Our setting, aptly enough, is a fiction small town in Ohio at the turn of the 20th century. Anderson offers each of the book’s twenty-two short stories as slice-of-life vignettes, detailing the everyday struggles of Winesburg’s population. Characters who drive the engine of one story may reappear later as a mere background player. Although Sherwood Anderson denied the Russian writer’s influence, it’s easy to read Winesburg, Ohio as something approximating an American Chekhov. Anderson displays a similar aptitude for honing in on the quiet desperation of those individuals we walk past (and overlook) everyday. In one of the book’s most dazzling passages, he writes of Kate Swift, the town’s local schoolteacher, 30 years-old and still unmarried:

Although no one in Winesburg would have suspected it, her life had been very adventurous. It was still adventurous. Day by day as she worked in the schoolroom or walked in the streets, grief, hope, and desire fought within her. Behind a cold exterior the most extraordinary events transpired in her mind. The people of the town thought of her as a confirmed old maid and because she spoke sharply and went her own way thought her lacking in all the human feeling that did so much to make and mar their own lives. In reality she was the most eagerly passionate soul among them…”

Winesburg, Ohio provides further literary proof that all human tragedy great and small can just as easily be found in a town with a population of less than three thousand.

The StrangerPeyton Harvey, Intern: In The Stranger, Albert Camus reflects on the absurdity of existence. The format of the novel allows the reader to engage with the existentialist philosophy on an intimate level.

The tale opens with Meursault’s indifferent account of the death of his mother. He receives a telegram stating, “Mother deceased. Funeral tomorrow. Faithfully yours.” His response: “That doesn’t mean anything. Maybe it was yesterday.” He writes with negligible emotion – recounting the logistics of the visit he must make to the house where Maman was staying.

Throughout the novel, the narrator appears to desire the palpable and observable – that which he can sense in his immediate surroundings. He is attracted to his lover Marie when he is with her. He longs to touch her, and be with her. Yet when she is away from him, he does not care about her or if he will see her again. He does not see the purpose of caring for someone if they are not there.
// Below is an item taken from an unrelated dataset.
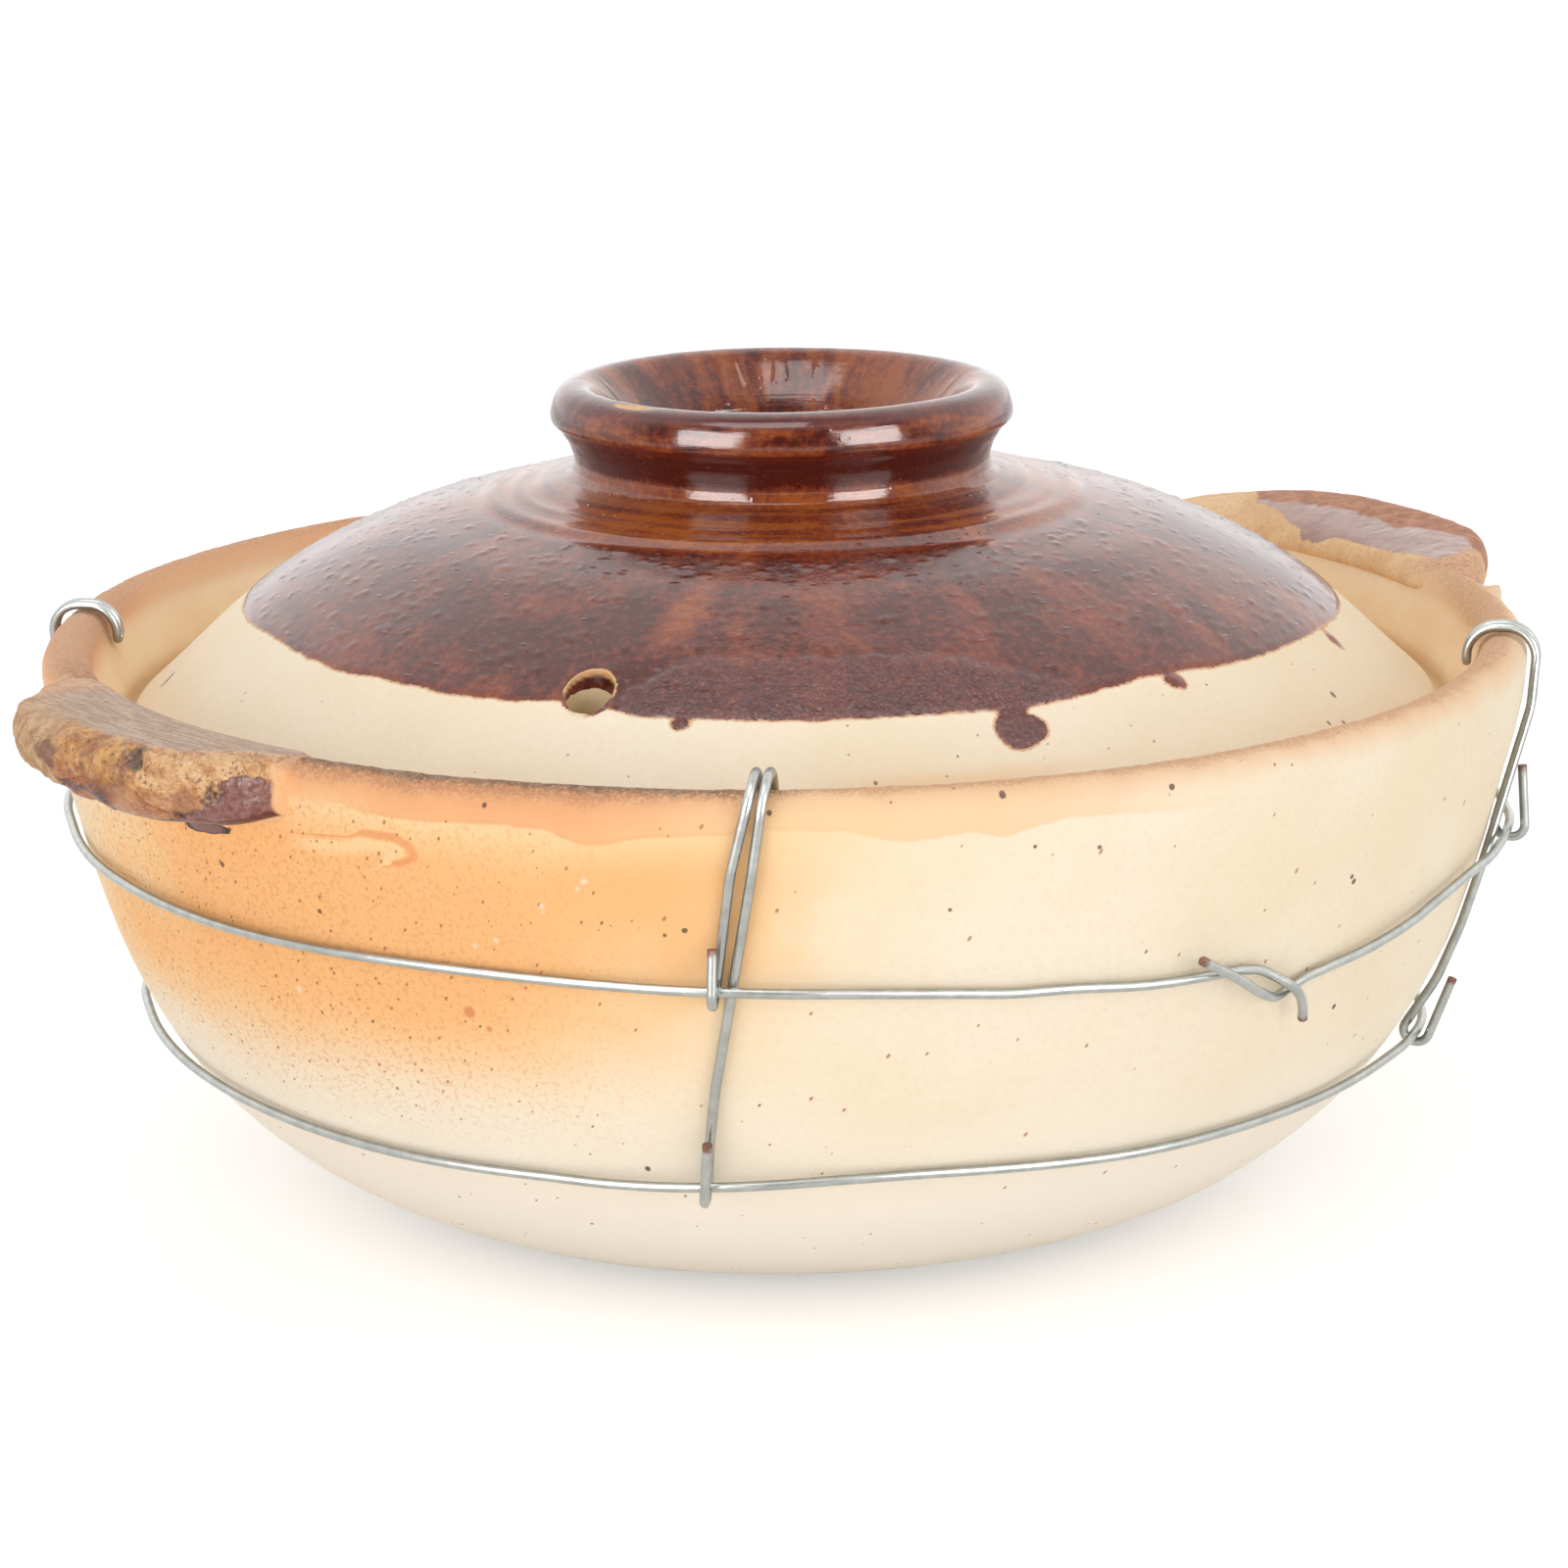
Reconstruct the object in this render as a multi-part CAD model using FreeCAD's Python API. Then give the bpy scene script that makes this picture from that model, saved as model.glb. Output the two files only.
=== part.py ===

There is a strange series of events, which results in Meursault killing a man. He is arrested and sent to court. He attempts to convince the jury that this act was premeditated. From the perspective of the other characters, Meursault is inhuman. The prosecutor says he sees “nothingness” in the soul of Meursault.

However, as Camus brings us into the mind of the narrator, we see that he does indeed possess desire, and even hope. He longs for what is instinctual, not the contemplation of unknowable ideas or anything he does not sense in his immediate surroundings.

He does not feel remorse, and is sentenced to death.

He concludes, “Everything was happening without my participation. My fate was being decided without anyone so much as asking my opinion.” He cascaded into this crime, with each act aligning with the other to culminate in this absurd murder.

Camus speaks of the guillotine as an absurd occurrence with death. As one approaches the guillotine, he may not wish to be killed, however it is in his best interest for the blade to run smoothly, without a hitch – a perfunctory plunge.

Although, he finds little meaning in questions of God and religion, the narrator finds beauty in immediate moments. When he is in prison, he only desires Marie, the shapes and senses of her. He misses the joys of living:

Smells of summer, the part of town I loved, a certain evening sky, Marie dresses and the way she laughed…. I wanted to squeeze her shoulders through her dress. I wanted to feel the thin material and I didn’t really know what else I had to hope for other than that.

Perhaps The Stranger is so entitled to emphasize the chance of his encounter with this person. Meursault did not know the person he killed- but because of this stranger, he will be killed.

The end may come as a mild relief as the reader has inhabited the bleak mind of Meursault.

Camus wrote in the vein of the absurd, lifting the veil off of artificial meaning. While pondering those questions of faith he does not become despondent, rather he looks to other forms of meaning. He finds them not in the intangibles of God and belief, but in the here and now.